But it’s a critical visit, and I’ll be updating this entry today and tomorrow as developments warrant. Obama and Maliki are scheduled to appear at a press conference on Wednesday afternoon at the White House, and I’ll comment on that. Tomorrow morning, I’ll be attending a speech by Maliki at the US Institute of Peace, and I’ll report back.

Sadly, the mainstream media seems to be buying into the idea that Maliki has suddenly transformed himself into an ardent Iraqi nationalist. Don’t be fooled. If anything, Maliki has conducted a power grab in Baghdad, arrogating to himself increasingly broad powers that have led many Iraqis to view him as a dictator-in-the-making. But he is still the head of the secretive Al Dawa party, an Islamist political formation that has long had ties to neighboring Iran.
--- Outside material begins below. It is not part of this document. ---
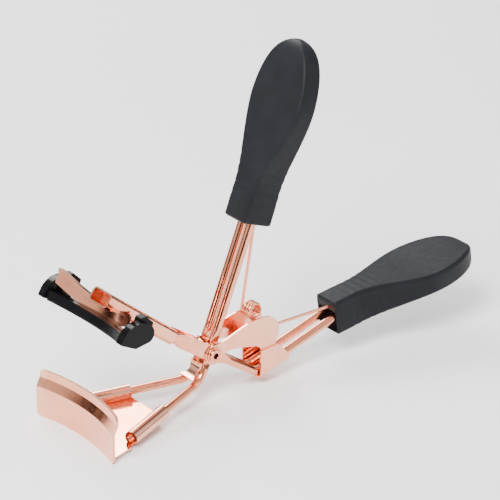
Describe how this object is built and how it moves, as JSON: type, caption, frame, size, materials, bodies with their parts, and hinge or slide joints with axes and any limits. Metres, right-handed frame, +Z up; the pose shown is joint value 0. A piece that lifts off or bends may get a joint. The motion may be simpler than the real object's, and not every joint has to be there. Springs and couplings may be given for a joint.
{
  "type": "eyelash curler",
  "caption": "Hand eyelash curler with bent-wire levers on a tubular rivet, a torsion return spring, moulded grips and a curved jaw closing on a soft pad",
  "frame": {"origin": "under the middle of the whole curler, on the surface that the lower jaw plate's bottom edge stands on", "axes": "+X from the jaws to the handles, +Y along the pivot rivet, +Z up"},
  "size_m": [0.1126, 0.0324, 0.0801],
  "materials": {
    "rose_gold": "rose-gold plating over polished steel",
    "spring_wire": "rose-gold plated spring wire",
    "grip": "matte charcoal silicone",
    "holder": "black plastic with a soft sheen",
    "pad": "black silicone"
  },
  "bodies": {
    "lever_a": {"lever_a_wire": "rose_gold", "lower_jaw": "rose_gold", "pivot_saddle": "rose_gold", "pivot_rivet": "rose_gold", "pivot_spacer": "rose_gold", "washer_near": "rose_gold", "washer_far": "rose_gold", "grip_a": "grip"},
    "lever_b": {"lever_b_wire": "rose_gold", "leaf_bracket": "rose_gold", "upper_jaw": "rose_gold", "pad_holder": "holder", "silicone_pad": "pad", "grip_b": "grip", "torsion_spring": "spring_wire"}
  },
  "joints": [
    {"name": "jaw_pivot", "type": "hinge", "parent": "lever_a", "child": "lever_b", "pos_m": [-0.02055, 0, 0.0114], "axis": [0, -1, 0], "range_deg": [0, 26.8], "stiffness_Nm_per_rad": 0.25, "springref_deg": -20.05, "deforming": ["torsion_spring"]}
  ]
}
It’s true that Maliki has noticed that the political winds in Iraq have shifted from sectarianism and religious identity to a more nationalist orientation. As I reported extensively in The Nation, the January 2009 provincial elections gravely weakened the most extreme manifestations of the sectarian/religious movement in Iraq, including the Iran-backed Islamic Supreme Council of Iraq (ISCI) and the fundamentalist Sunni, Muslim Brotherhood-led Iraqi Islamic Party (IIP). To accommodate that trend, Maliki has increasingly tried to portray himself as a nationalist, but there’s no evidence that he’s changed his sectarian spots.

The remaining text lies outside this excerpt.